## MATERIAL
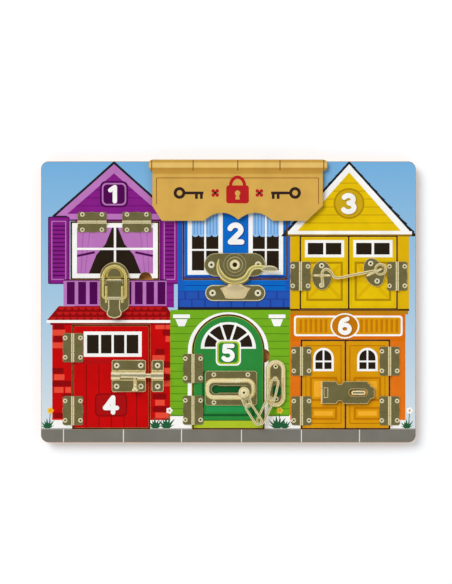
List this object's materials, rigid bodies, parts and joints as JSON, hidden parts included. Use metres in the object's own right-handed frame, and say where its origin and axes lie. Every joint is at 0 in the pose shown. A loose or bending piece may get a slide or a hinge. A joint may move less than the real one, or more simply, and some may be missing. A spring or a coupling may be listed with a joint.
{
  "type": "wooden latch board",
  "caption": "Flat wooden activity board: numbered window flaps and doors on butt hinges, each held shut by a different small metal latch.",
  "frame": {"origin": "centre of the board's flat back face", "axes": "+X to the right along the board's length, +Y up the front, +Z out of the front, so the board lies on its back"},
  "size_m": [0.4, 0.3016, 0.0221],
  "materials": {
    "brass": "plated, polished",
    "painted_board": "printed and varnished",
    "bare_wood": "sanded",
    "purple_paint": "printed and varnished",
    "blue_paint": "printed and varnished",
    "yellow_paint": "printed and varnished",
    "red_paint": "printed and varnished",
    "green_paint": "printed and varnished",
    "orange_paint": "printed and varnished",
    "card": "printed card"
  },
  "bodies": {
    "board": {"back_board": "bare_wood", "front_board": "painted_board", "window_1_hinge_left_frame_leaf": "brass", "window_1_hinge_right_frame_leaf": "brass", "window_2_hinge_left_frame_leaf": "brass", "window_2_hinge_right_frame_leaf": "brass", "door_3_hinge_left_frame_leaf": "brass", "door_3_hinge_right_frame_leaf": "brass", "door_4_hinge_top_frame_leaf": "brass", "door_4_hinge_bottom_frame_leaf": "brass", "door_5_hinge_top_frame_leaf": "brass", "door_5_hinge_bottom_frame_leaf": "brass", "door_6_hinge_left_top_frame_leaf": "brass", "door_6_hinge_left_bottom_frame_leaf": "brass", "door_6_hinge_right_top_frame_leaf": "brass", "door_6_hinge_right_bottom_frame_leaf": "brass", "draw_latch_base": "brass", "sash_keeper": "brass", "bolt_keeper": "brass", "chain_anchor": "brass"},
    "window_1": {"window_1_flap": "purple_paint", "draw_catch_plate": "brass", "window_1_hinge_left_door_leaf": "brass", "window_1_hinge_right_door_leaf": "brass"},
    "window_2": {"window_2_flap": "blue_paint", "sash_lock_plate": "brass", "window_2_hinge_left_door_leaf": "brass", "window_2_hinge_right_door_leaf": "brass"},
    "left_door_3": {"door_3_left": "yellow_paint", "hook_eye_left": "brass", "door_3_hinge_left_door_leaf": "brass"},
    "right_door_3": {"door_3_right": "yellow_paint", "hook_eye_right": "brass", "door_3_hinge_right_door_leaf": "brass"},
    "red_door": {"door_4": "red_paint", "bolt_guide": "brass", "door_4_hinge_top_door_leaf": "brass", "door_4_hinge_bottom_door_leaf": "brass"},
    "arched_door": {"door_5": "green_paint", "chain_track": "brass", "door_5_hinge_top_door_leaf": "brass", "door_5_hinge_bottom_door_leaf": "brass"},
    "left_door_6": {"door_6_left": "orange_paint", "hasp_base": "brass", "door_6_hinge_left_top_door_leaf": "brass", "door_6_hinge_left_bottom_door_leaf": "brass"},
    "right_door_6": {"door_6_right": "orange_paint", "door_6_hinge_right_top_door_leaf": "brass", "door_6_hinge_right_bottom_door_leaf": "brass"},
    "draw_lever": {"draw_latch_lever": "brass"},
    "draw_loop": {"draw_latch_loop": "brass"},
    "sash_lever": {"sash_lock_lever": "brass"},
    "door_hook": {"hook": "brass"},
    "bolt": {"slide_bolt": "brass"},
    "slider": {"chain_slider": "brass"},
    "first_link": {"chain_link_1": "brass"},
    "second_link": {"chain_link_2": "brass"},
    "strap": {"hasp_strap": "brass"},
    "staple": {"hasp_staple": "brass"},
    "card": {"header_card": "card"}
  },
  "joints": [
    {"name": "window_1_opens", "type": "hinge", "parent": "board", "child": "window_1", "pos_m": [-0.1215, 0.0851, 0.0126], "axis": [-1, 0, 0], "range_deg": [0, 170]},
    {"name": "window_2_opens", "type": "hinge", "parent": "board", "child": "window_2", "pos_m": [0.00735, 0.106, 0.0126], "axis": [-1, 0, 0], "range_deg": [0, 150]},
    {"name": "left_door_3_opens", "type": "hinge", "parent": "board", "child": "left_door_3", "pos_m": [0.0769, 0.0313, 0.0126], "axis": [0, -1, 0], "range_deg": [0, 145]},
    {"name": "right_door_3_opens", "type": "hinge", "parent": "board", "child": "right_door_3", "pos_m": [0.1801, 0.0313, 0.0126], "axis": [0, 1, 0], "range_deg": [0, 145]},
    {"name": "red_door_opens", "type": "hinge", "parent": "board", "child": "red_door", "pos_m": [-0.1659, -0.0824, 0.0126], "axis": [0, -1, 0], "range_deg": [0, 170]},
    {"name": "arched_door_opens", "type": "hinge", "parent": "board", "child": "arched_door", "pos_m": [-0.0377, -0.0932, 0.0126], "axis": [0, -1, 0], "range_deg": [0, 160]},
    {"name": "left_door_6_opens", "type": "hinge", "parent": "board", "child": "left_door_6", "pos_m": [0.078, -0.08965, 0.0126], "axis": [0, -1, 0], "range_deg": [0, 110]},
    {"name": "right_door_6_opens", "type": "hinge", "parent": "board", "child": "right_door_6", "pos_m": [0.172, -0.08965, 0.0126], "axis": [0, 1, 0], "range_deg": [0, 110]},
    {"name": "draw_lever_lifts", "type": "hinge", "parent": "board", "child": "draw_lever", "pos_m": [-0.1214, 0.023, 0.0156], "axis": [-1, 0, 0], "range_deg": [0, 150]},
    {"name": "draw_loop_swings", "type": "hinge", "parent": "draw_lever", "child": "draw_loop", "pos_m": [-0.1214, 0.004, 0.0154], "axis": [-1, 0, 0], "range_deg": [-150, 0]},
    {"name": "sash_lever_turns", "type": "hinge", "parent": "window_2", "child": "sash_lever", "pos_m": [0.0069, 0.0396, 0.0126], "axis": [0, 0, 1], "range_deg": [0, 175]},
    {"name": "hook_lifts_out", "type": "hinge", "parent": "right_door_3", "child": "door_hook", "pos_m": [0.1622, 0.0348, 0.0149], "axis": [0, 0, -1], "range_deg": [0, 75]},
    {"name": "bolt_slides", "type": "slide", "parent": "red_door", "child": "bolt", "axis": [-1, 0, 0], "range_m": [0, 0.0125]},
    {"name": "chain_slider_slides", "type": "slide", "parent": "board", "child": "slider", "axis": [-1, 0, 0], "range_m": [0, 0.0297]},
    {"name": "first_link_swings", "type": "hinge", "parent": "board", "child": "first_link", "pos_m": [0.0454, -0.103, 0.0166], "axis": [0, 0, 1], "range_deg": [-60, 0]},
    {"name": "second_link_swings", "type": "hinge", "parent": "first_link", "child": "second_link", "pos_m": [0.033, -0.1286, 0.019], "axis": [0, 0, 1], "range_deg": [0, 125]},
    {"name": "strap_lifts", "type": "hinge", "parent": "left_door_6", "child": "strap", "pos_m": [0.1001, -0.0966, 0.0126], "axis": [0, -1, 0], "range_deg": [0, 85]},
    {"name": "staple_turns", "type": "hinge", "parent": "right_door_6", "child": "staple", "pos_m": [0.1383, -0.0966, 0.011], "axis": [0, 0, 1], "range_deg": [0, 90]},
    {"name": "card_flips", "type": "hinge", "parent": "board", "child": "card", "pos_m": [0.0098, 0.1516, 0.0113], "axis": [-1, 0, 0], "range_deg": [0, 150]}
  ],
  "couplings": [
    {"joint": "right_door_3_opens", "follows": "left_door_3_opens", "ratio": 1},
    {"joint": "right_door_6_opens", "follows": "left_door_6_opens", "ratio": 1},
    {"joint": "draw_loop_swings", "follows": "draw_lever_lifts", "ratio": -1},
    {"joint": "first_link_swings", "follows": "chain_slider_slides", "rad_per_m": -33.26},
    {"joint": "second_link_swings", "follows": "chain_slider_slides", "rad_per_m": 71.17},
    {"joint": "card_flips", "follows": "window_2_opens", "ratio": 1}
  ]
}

## DIRECTIVE
Select all lines in the listing above where the word "bodies" appears, and show them.

## SOLUTION TO THIS EXERCISE
List this object's materials, rigid bodies, parts and joints as JSON, hidden parts included. Use metres in the object's own right-handed frame, and say where its origin and axes lie. Every joint is at 0 in the pose shown. A loose or bending piece may get a slide or a hinge. A joint may move less than the real one, or more simply, and some may be missing. A spring or a coupling may be listed with a joint.
  "bodies": {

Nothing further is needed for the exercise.